Columna de Sebastián Izquierdo: ¡Tus pensiones en juego!
La reforma de pensiones superó un obstáculo la semana pasada, el próximo desafío es obtener la aprobación en sala esta semana y, por supuesto, enfrentar la prueba de fuego: el Senado. Aunque prever el desenlace es complicado, se vislumbra una intensa disputa en un tiempo muy acotado. En el centro del debate público se ha desatado un apasionado tira y afloja acerca del reparto del 6% adicional en las cotizaciones previsionales. Sin embargo, ha sido insuficiente la atención en la propuesta de desmantelar la institucionalidad, que es donde reside una seria amenaza.
La reforma de pensiones propone una división estratégica: separar la atención directa con el afiliado de la gestión financiera de los fondos. Promete una revolución en eficiencia al centralizar el soporte y la administración de cuentas en un monopólico ente encargado del front office (AP), mientras que la gestión de inversiones del back office sería adjudicada de manera competitiva a inversores privados (IP) y a uno estatal (IPE) mediante sucesivas licitaciones. Parece un plan sólido, pero al escudriñar un poco se desmorona.
El monopolio planteado para el front office, que sería otorgado a un operador privado en caso de una licitación exitosa, se fundamenta en la teoría de las economías de escala, prometiendo beneficios al abarcar a la población completa. Sin embargo, las evidencias son esquivas. Las investigaciones sugieren que dichas economías son palpables sólo hasta cierto límite, específicamente antes de alcanzar el millón de cuentas, y más allá de ese punto, podrían incluso incrementar los costos marginales. Con un servicio destinado a gestionar 11,5 millones de afiliados, la propuesta tambalea ante la evidencia. La promesa de transferir ahorros a los afiliados es ilusoria. Aunque se eliminarán las comisiones, el financiamiento de estas enormes operaciones recaería en el fisco, es decir, en todos nosotros, pero desde un bolsillo diferente.
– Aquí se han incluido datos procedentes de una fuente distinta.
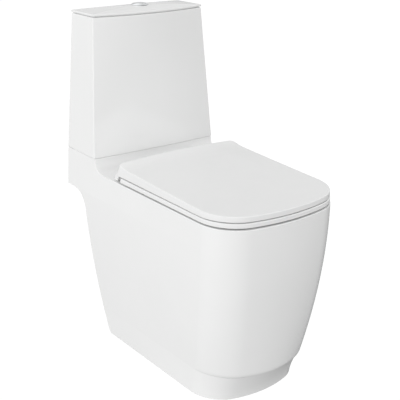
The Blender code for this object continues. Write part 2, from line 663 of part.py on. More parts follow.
def make_flush_valve_base():
    centre = at(0, VALVE_DEPTH, 0)
    gasket_top = INSIDE_Z + 0.0030
    profile = [(0.0255, 0.4760), (0.0290, 0.4760), (0.0290, gasket_top), (0.0420, gasket_top)]
    profile += [(0.0420, gasket_top + 0.0055), (0.0305, gasket_top + 0.0055), (0.0295, SEAT_Z)]
    profile += [(0.0270, SEAT_Z), (0.0255, gasket_top + 0.0040)]
    new_object("flush_valve_base", turned(centre, profile, 24, closed=True), PLASTIC, centre)
    new_object("flush_valve_gasket", ring(centre, 0.0400, 0.0295, INSIDE_Z + GAP, gasket_top - GAP, 24),
               RUBBER, centre)
    new_object("flush_valve_washer", ring(centre, 0.0420, 0.0295, 0.5009, UNDERSIDE_Z - GAP, 24), RUBBER, centre)
    new_object("flush_valve_nut", ring(centre, 0.0395, 0.0295, 0.4845, 0.4982, 24), PLASTIC, centre)
    doughnut = [(0.0300, 0.4704), (0.0405, 0.4704), (0.0420, 0.4740), (0.0410, 0.4835), (0.0300, 0.4835)]
    new_object("coupling_gasket", turned(centre, doughnut, 24, closed=True), RUBBER, centre)


def make_flush_valve_tower():
    centre = at(0, VALVE_DEPTH, 0)
    foot = INSIDE_Z + 0.0030 + 0.0055 + GAP
    top = 0.6960
    tower = new_object("flush_valve_tower", ring(centre, 0.0400, 0.0372, foot, top, 28), PLASTIC, centre)
    depth = VALVE_DEPTH
    cut(tower, box(-0.06, 0.06, depth - 0.012, depth + 0.012, foot + 0.006, foot + 0.040))
    cut(tower, box(-0.012, 0.012, depth - 0.06, depth + 0.06, foot + 0.006, foot + 0.040))
    for side in (-1, 1):
        x = side * ROCKER_X
        for face in (-1, 1):
            near, far = sorted((depth + face * 0.0300, depth + face * 0.0350))
            add(tower, box(x - 0.0045, x + 0.0045, near, far, top - 0.012, ROCKER_Z + 0.0050))
            cut(tower, rod(at(x, depth, ROCKER_Z), 0.0023, -0.0365, 0.0365, 10, "Y"))


def make_canister(lift):
    """The part that lifts: overflow pipe, float chamber and the two hooks that the rockers pull."""
    centre = at(0, VALVE_DEPTH, 0)
    profile = [(0.0205, CANISTER_FOOT), (0.0340, CANISTER_FOOT), (0.0340, CANISTER_FOOT + 0.0040)]
    profile += [(0.0235, CANISTER_FOOT + 0.0080), (0.0235, 0.575), (0.0330, 0.582), (0.0330, 0.630)]
    profile += [(0.0235, 0.637), (0.0235, OVERFLOW_TOP), (0.0205, OVERFLOW_TOP)]
    canister = new_object("flush_valve_canister", turned(centre, profile, 24, closed=True), BLUE_PLASTIC,
                          lift.location, lift)
    hook_top = 0.7235
    for side in (-1, 1):
        root = sorted((side * 0.0212, side * 0.0335))
        cheek = sorted((side * 0.0255, side * 0.0335))
        bridge = sorted((side * 0.0295, side * 0.0335))
        for face in (-1, 1):
            near, far = sorted((VALVE_DEPTH + face * 0.0045, VALVE_DEPTH + face * 0.0075))
            add(canister, box(*root, near, far, 0.688, 0.7000), box(*cheek, near, far, 0.6980, hook_top))
        add(canister, box(*bridge, VALVE_DEPTH - 0.0060, VALVE_DEPTH + 0.0060, hook_top - 0.003, hook_top))
    new_object("flush_valve_seal", ring(centre, 0.0325, 0.0208, SEAT_Z + GAP, CANISTER_FOOT - GAP, 24),
               SILICONE, lift.location, lift)


def make_rocker(name, side, pivot):
    """A straight lever on a cross pin: the push rod presses its inner end, the outer end lifts."""
    x0, x1 = sorted((side * 0.0030, side * 0.0320))
    rocker = new_object(f"flush_rocker_{name}", box(x0, x1, VALVE_DEPTH - 0.0035, VALVE_DEPTH + 0.0070,
                                                    ROCKER_Z - 0.0022, ROCKER_Z + 0.0022),
                        PLASTIC, pivot.location, pivot)
    cut(rocker, box(*sorted((side * 0.0150, side * 0.0400)), VALVE_DEPTH + 0.0035, VALVE_DEPTH + 0.0080,
                    ROCKER_Z - 0.004, ROCKER_Z + 0.004))
    add(rocker, rod(at(side * ROCKER_X, VALVE_DEPTH, ROCKER_Z), 0.0020, -0.0350, 0.0350, 10, "Y"))


# ---------------------------------------------------------------- close coupling kit
def make_coupling_plate():
    plate = new_object("coupling_plate", box(-0.098, 0.098, VALVE_DEPTH - 0.040, VALVE_DEPTH + 0.040,
                                             0.4985, 0.5006), STEEL, at(0, VALVE_DEPTH, 0.4985))
    cut(plate, rod(at(0, VALVE_DEPTH, 0), 0.0300, 0.49, 0.51, 24))
    for side in (-1, 1):
        cut(plate, rod(at(side * BOLT_X, VALVE_DEPTH, 0), 0.0042, 0.49, 0.51, 12))
        for face in (-1, 1):
            near, far = sorted((VALVE_DEPTH + face * 0.016, VALVE_DEPTH + face * 0.060))
            cut(plate, box(*sorted((side * 0.052, side * 0.12)), near, far, 0.49, 0.51))


def make_coupling_bolt(name, side):
    centre = at(side * BOLT_X, VALVE_DEPTH, 0)
    underside = SHELF_Z - 0.015
    profile = [(0.0038, underside - 0.038), (0.0038, 0.5009), (0.0085, 0.5009), (0.0085, 0.5020), (0.0060, 0.5033)]
    new_object(f"coupling_bolt_{name}", turned(centre, profile, 12), STEEL, centre)
    new_object(f"coupling_washer_{name}", ring(centre, 0.0120, 0.0041, underside - 0.0035, underside - GAP, 14),
               RUBBER, centre)
    make_wing_nut(f"coupling_nut_{name}", centre, underside - 0.0038, 0.0041, 0.0090, 0.020, STEEL)


# ---------------------------------------------------------------- fill valve
LEVER_Z = 0.7480
LEVER_ARM = 0.0345
LEVER_X = FILL_X + 0.0120


def make_fill_valve():
    centre = at(FILL_X, FILL_DEPTH, 0)
    flange = INSIDE_Z + 0.0030
    profile = [(0.0075, 0.4400), (0.0102, 0.4400), (0.0102, flange), (0.0195, flange), (0.0195, flange + 0.0035)]
    profile += [(0.0120, flange + 0.0060), (0.0120, 0.7000), (0.0085, 0.7000), (0.0085, 0.4500)]
    new_object("fill_valve_body", turned(centre, profile, 20, closed=True), PLASTIC, centre)
    new_object("fill_valve_washer", ring(centre, 0.0185, 0.0106, INSIDE_Z + GAP, flange - GAP, 20), RUBBER, centre)
    new_object("fill_valve_nut", ring(centre, 0.0170, 0.0107, 0.4880, UNDERSIDE_Z - GAP, 20), PLASTIC, centre)
    head_profile = [(0.0175, 0.7003), (0.0185, 0.7030), (0.0185, 0.7340), (0.0165, 0.7400)]
    head = new_object("fill_valve_head", turned(centre, head_profile, 20), BLUE_PLASTIC, centre)
    for face in (-1, 1):
        near, far = sorted((FILL_DEPTH + face * 0.0042, FILL_DEPTH + face * 0.0072))
        add(head, box(LEVER_X - 0.0045, LEVER_X + 0.0025, near, far, 0.7380, LEVER_Z + 0.0035))
    cut(head, rod(at(LEVER_X - 0.001, FILL_DEPTH, LEVER_Z), 0.0018, -0.010, 0.010, 10, "Y"))


def make_float(slide):
    centre = at(FILL_X, FILL_DEPTH, 0)
    profile = [(0.0245, 0.600), (0.0260, 0.600), (0.0260, 0.660), (0.0250, 0.662), (0.0135, 0.662)]
    profile += [(0.0135, 0.600), (0.0150, 0.600), (0.0150, 0.6595), (0.0245, 0.6595)]
    new_object("float_cup", turned(centre, profile, 20, closed=True), PLASTIC, slide.location, slide)
    stem = at(FILL_X - 0.0225, FILL_DEPTH, 0)
    profile = [(0.0030, 0.6623), (0.0030, 0.6660), (0.0018, 0.6670), (0.0018, LEVER_Z - 0.0022)]
    new_object("float_rod", turned(stem, profile, 10), STEEL, slide.location, slide)


def make_float_lever(pivot):
    lever = new_object("float_lever", box(FILL_X - 0.0262, LEVER_X + 0.0030, FILL_DEPTH - 0.0036, FILL_DEPTH + 0.0036,
                                          LEVER_Z - 0.0018, LEVER_Z + 0.0018), PLASTIC, pivot.location, pivot)
    add(lever, rod(at(LEVER_X - 0.001, FILL_DEPTH, LEVER_Z), 0.0015, -0.0070, 0.0070, 10, "Y"))


# ---------------------------------------------------------------- assembly
def build():
    clear_scene()
    make_pan()
    make_cistern()
    lid_lift = empty("lid_lift_axis", at(0, BUTTON_DEPTH, LID_Z0))
    make_lid(lid_lift)
    make_button_housing(lid_lift)
    for name, side in (("full", 1), ("half", -1)):
        press = empty(f"press_axis_{name}", at(side * ROD_X, BUTTON_DEPTH, BUTTON_TOP))
        make_button(name, side, press)
        make_button_spring(name, side, lid_lift)
        make_rocker(name, side, empty(f"rocker_axis_{name}", at(side * ROCKER_X, VALVE_DEPTH, ROCKER_Z)))
    ring_hinge = empty("ring_hinge_axis", at(0, HINGE_DEPTH, HINGE_Z))
    cover_hinge = empty("cover_hinge_axis", at(0, HINGE_DEPTH, HINGE_Z))
    make_seat_ring(ring_hinge)
    make_ring_buffers(ring_hinge)
    make_seat_cover(cover_hinge)
    make_cover_buffers(cover_hinge)
    for name, side in (("left", -1), ("right", 1)):
        make_hinge_hardware(name, side)
        make_coupling_bolt(name, side)
    make_coupling_plate()
    make_flush_valve_base()
    make_flush_valve_tower()
    make_canister(empty("canister_lift_axis", at(0, VALVE_DEPTH, SEAT_Z)))
    make_fill_valve()
    make_float(empty("float_slide_axis", at(FILL_X, FILL_DEPTH, 0.600)))
    make_float_lever(empty("float_lever_axis", at(LEVER_X - 0.001, FILL_DEPTH, LEVER_Z)))


build()
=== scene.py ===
"""Looks of the close coupled toilet: glazed ceramic, seat, push button, floor, light and camera.

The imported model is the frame. The ceramic, the seat and the push button are rebuilt here at a fine
resolution with rounded edges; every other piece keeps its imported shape, with softened edges and a
procedural material. Metres, +Z up. X runs across the toilet, -Y is the front, and depths are measured
forward from the wall plane behind it.
"""

import json
import math

import bmesh
import bpy
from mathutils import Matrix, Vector


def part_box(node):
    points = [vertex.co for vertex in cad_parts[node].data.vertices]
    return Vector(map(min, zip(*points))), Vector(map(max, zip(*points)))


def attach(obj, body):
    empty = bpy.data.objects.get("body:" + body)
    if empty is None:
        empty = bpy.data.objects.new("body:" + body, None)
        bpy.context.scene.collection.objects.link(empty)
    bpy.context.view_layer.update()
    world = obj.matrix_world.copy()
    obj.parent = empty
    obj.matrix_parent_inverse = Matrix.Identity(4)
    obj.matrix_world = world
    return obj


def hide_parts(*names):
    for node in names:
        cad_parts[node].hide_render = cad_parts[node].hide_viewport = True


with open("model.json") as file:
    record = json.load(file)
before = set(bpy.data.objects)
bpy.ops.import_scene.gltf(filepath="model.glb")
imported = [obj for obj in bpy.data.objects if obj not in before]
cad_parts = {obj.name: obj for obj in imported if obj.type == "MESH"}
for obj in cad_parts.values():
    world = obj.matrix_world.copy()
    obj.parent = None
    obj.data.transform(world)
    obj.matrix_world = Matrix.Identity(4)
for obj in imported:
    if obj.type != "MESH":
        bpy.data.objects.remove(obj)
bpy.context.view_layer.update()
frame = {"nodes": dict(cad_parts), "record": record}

# ---- sizes read from the frame
GAP = 0.0003             # clearance between neighbouring pieces
PAN_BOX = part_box("pan")
CISTERN_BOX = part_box("cistern")
LID_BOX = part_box("cistern_lid")
PIN_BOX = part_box("hinge_pin_right")
BEZEL_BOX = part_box("button_housing")
BUTTON_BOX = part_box("button_full")

WALL_Y = PAN_BOX[1].y
SHELF_Z = PAN_BOX[1].z
RIM_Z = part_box("hinge_post_left")[0].z - GAP
CISTERN_Z0 = CISTERN_BOX[0].z
CISTERN_Z1 = CISTERN_BOX[1].z
HINGE_Z = (PIN_BOX[0].z + PIN_BOX[1].z) / 2
HINGE_DEPTH = WALL_Y - (PIN_BOX[0].y + PIN_BOX[1].y) / 2
BUTTON_DEPTH = WALL_Y - (BEZEL_BOX[0].y + BEZEL_BOX[1].y) / 2

# ---- driving dimensions
SHELF_BOTTOM_Z = 0.3995  # where the shelf's side ends above the pipe space
SHELF_FRONT = 0.1385     # depth of its front edge, where the ramp begins
PLINTH_Z = 0.0756        # height of the step above the plinth
WALL = 0.012             # thickness of the pan's walls
PAN_EDGE = 0.0016        # radius along the ramp, the deck and the nose
SHELF_EDGE = 0.0012      # radius along the pan's rear edges and the shelf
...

En el otro lado del mesón, se plantea ampliar la competencia en la gestión de inversiones de los fondos mediante licitaciones anuales del 10% del total de afiliados. Esto significa que, en un lapso de diez años, cada afiliado habrá experimentado este proceso de licitación, en el que no solo entidades privadas (IP), sino también un organismo estatal (IPE), podrán participar. Suena prometedor, pero hay un giro: con un mero subsidio estatal transitorio, el IPE podría cobrar las comisiones más bajas de la industria. En tan solo tres años, bajo una administración gubernamental generosa, podría alcanzar el tope del 30% de los ahorros previsionales, sin contar con el crecimiento natural de nuevos afiliados atraídos por las comisiones reducidas. Con otras triquiñuelas más, todo esto nos acercaría peligrosamente a la estatización de cerca de la mitad del PIB. El IPE podría, en efecto, financiar al Fisco indirectamente mediante inversiones en bonos del tesoro y empresas estatales, un eco inquietante de lo ocurrido al otro lado de la cordillera. Con estos factores en juego, la reforma deja de tambalear, más bien se desmorona.
Es sorprendente: frente a la problemática de las bajas pensiones, destinamos grandes esfuerzos y excesiva creatividad en lo superfluo. Ignoramos lo urgente y relevante: cotizaciones bajas y poco recurrentes, vida más larga y el empleo informal. ¡Es hora de despertar!